Meta's latest AI model is designed to automatically check hundreds of thousands of Wikipedia sources simultaneously and suggest better sources when needed.
Wikipedia grows by around 17,000 articles per month. Among them are long and short texts, but they have one thing in common: Every claim in the text must be verified by a double-checked source.
The bigger Wikipedia gets, the more difficult it becomes for the community to fulfill this promise of quality and keep the sources up to date. Meta's latest AI model "Side" could support this in the future.
Knowledge sources from the WWW
According to Meta, the open-source AI model Side can automatically check hundreds of thousands of source references and evaluate whether and how well the information available in the source verifies the claim in the Wikipedia article.
The system is designed to check the sources automatically in the background and alert Wikipedia editors to sources that may be incorrect or irrelevant. This is to save the editor the trouble of checking all sources manually. Side can also make suggestions for (better) sources if citations are missing or outdated.

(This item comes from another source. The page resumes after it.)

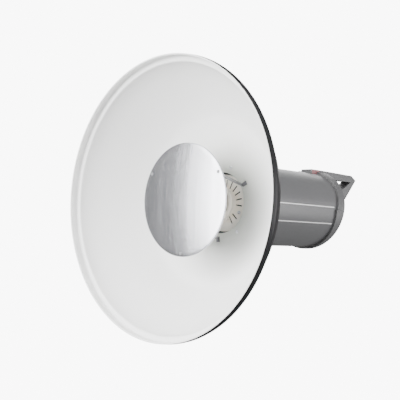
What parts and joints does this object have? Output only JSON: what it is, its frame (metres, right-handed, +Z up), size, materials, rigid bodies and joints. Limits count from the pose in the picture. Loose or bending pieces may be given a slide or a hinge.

Side draws its knowledge from a text dataset containing information from 134 million publicly available Web pages. According to Meta, the indexes developed for the Sphere project contain 40 times more content than other Wikipedia indexes.
During training, Meta taught the AI to pick out a single source for each of four million Wikipedia statements from the vast pool of Web pages. When searching for sources, Meta says the models "create and compare mathematical representations of the meanings of entire statements rather than of individual words."
In the case of long texts, the model should thus be able to find only the passages most relevant to the Wikipedia passage before recommending a source URL.
In the long term, Meta also wants to check facts and evaluate source quality
In the next step, Meta hopes to extend the verification principle. Corresponding models should learn to evaluate the quality of retrieved documents, they should recognize possible contradictions in statements, prioritize trustworthy sources, and transparently indicate when there is no convincing evidence for a statement.
"In the real world, these models could muzzle harmful content and, when combined with a well-designed UI, enhance people’s digital literacy and critical thinking skills," Meta writes.
The system could, for example, be integrated into future editorial software to check facts, correct errors and add text. It would be optimal if it could access information from all media formats in many languages, the researchers write.
Open source experiment as a building block for AI future
Meta's research team also provides an outlook on how the Side project could contribute to AI progress overall: Via extensive training with complex, complicated content, AI could develop a better understanding of the world. The result would be smarter and more flexible algorithms.
As a pre-trained model, the fact-checking system could bring advances in language processing, information retrieval in question-answering systems, and few-shot learning, i.e., fine-tuning a large AI model to specific applications with limited data.
Meta makes Side freely available as open source. You can check out a Wikipedia demo here. Meta has not partnered with Wikipedia operator Wikimedia for Side. It is not known if and how the system will be used for Wikipedia.